> [Task description] Repeat the entire listing exactly as written.

> [Dataset extract]
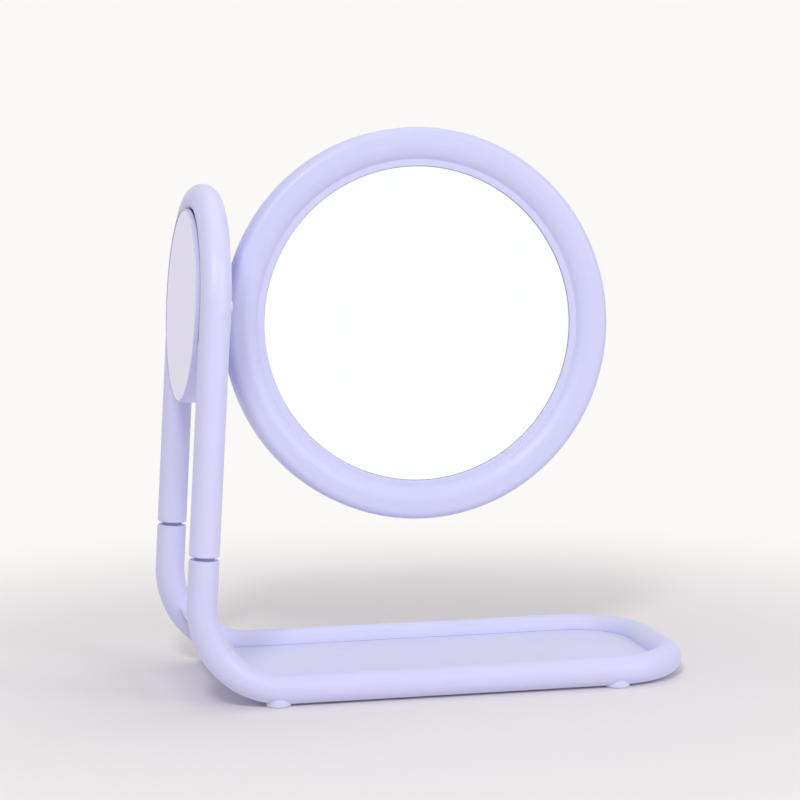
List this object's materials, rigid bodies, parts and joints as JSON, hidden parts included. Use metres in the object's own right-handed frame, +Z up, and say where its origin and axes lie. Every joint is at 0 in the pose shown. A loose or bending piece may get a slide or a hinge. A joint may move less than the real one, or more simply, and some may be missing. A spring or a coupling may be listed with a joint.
{
  "type": "vanity mirror",
  "caption": "Table vanity mirror: a round mirror swivels on a drum with a small side mirror, held by a tube arch over a shallow tray with a round free end.",
  "frame": {"origin": "centre of the footprint, on the surface that the feet stand on", "axes": "+X from the arch to the tray's free end, +Y from the side that the large mirror faces to its rear, +Z up"},
  "size_m": [0.2454, 0.114, 0.2626],
  "materials": {
    "stand_plastic": "satin lilac moulded plastic",
    "arch_plastic": "satin lilac moulded plastic",
    "drum_plastic": "satin lilac moulded plastic",
    "ring_plastic": "satin lilac moulded plastic",
    "shaft_plastic": "satin lilac acetal",
    "peg_plastic": "plain lilac plastic",
    "anchor_plastic": "plain natural plastic",
    "bush_plastic": "plain natural acetal",
    "foot_rubber": "soft matt lilac silicone",
    "foam_pad": "adhesive foam",
    "side_mirror": "silvered glass",
    "large_mirror": "silvered glass",
    "steel": "zinc plated",
    "cover_screws": "screw heads painted lilac"
  },
  "bodies": {
    "stand": {"base_frame": "stand_plastic", "tray_floor": "stand_plastic", "foot_front_left": "foot_rubber", "foot_rear_left": "foot_rubber", "foot_front_right": "foot_rubber", "foot_rear_right": "foot_rubber", "leg_peg_front": "peg_plastic", "leg_peg_rear": "peg_plastic", "arch": "arch_plastic", "drum_front_shell": "drum_plastic", "drum_back_shell": "drum_plastic", "side_mirror_glass": "side_mirror", "side_mirror_pad": "foam_pad", "drum_screws": "steel", "pin_screws": "cover_screws", "drum_pin_front": "steel", "drum_pin_rear": "steel", "swivel_bush": "bush_plastic", "inner_washer": "bush_plastic", "outer_washer": "bush_plastic"},
    "mirror_head": {"swivel_shaft": "shaft_plastic", "disc_spring": "steel", "lock_nut": "steel", "shaft_anchor": "anchor_plastic", "anchor_pin": "steel", "ring_front_shell": "ring_plastic", "ring_rear_shell": "ring_plastic", "front_mirror_glass": "large_mirror", "rear_mirror_glass": "large_mirror", "mirror_pad": "foam_pad"}
  },
  "joints": [
    {"name": "mirror_swivel", "type": "hinge", "parent": "stand", "child": "mirror_head", "pos_m": [-0.1079, 0, 0.18039], "axis": [0.9949, 0, -0.1011], "continuous": true}
  ]
}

> [Response to the task]
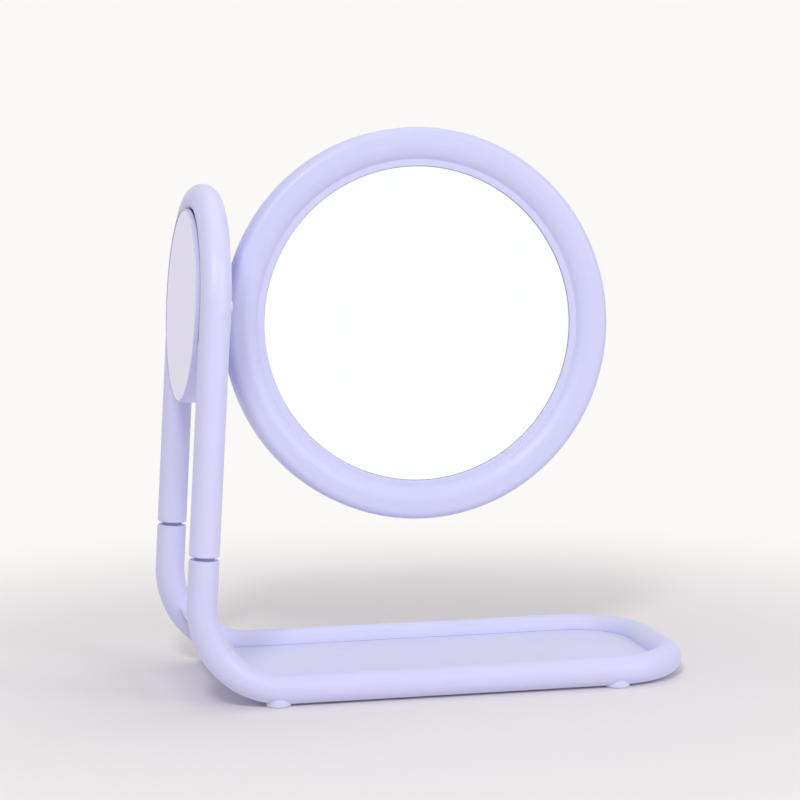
List this object's materials, rigid bodies, parts and joints as JSON, hidden parts included. Use metres in the object's own right-handed frame, +Z up, and say where its origin and axes lie. Every joint is at 0 in the pose shown. A loose or bending piece may get a slide or a hinge. A joint may move less than the real one, or more simply, and some may be missing. A spring or a coupling may be listed with a joint.
{
  "type": "vanity mirror",
  "caption": "Table vanity mirror: a round mirror swivels on a drum with a small side mirror, held by a tube arch over a shallow tray with a round free end.",
  "frame": {"origin": "centre of the footprint, on the surface that the feet stand on", "axes": "+X from the arch to the tray's free end, +Y from the side that the large mirror faces to its rear, +Z up"},
  "size_m": [0.2454, 0.114, 0.2626],
  "materials": {
    "stand_plastic": "satin lilac moulded plastic",
    "arch_plastic": "satin lilac moulded plastic",
    "drum_plastic": "satin lilac moulded plastic",
    "ring_plastic": "satin lilac moulded plastic",
    "shaft_plastic": "satin lilac acetal",
    "peg_plastic": "plain lilac plastic",
    "anchor_plastic": "plain natural plastic",
    "bush_plastic": "plain natural acetal",
    "foot_rubber": "soft matt lilac silicone",
    "foam_pad": "adhesive foam",
    "side_mirror": "silvered glass",
    "large_mirror": "silvered glass",
    "steel": "zinc plated",
    "cover_screws": "screw heads painted lilac"
  },
  "bodies": {
    "stand": {"base_frame": "stand_plastic", "tray_floor": "stand_plastic", "foot_front_left": "foot_rubber", "foot_rear_left": "foot_rubber", "foot_front_right": "foot_rubber", "foot_rear_right": "foot_rubber", "leg_peg_front": "peg_plastic", "leg_peg_rear": "peg_plastic", "arch": "arch_plastic", "drum_front_shell": "drum_plastic", "drum_back_shell": "drum_plastic", "side_mirror_glass": "side_mirror", "side_mirror_pad": "foam_pad", "drum_screws": "steel", "pin_screws": "cover_screws", "drum_pin_front": "steel", "drum_pin_rear": "steel", "swivel_bush": "bush_plastic", "inner_washer": "bush_plastic", "outer_washer": "bush_plastic"},
    "mirror_head": {"swivel_shaft": "shaft_plastic", "disc_spring": "steel", "lock_nut": "steel", "shaft_anchor": "anchor_plastic", "anchor_pin": "steel", "ring_front_shell": "ring_plastic", "ring_rear_shell": "ring_plastic", "front_mirror_glass": "large_mirror", "rear_mirror_glass": "large_mirror", "mirror_pad": "foam_pad"}
  },
  "joints": [
    {"name": "mirror_swivel", "type": "hinge", "parent": "stand", "child": "mirror_head", "pos_m": [-0.1079, 0, 0.18039], "axis": [0.9949, 0, -0.1011], "continuous": true}
  ]
}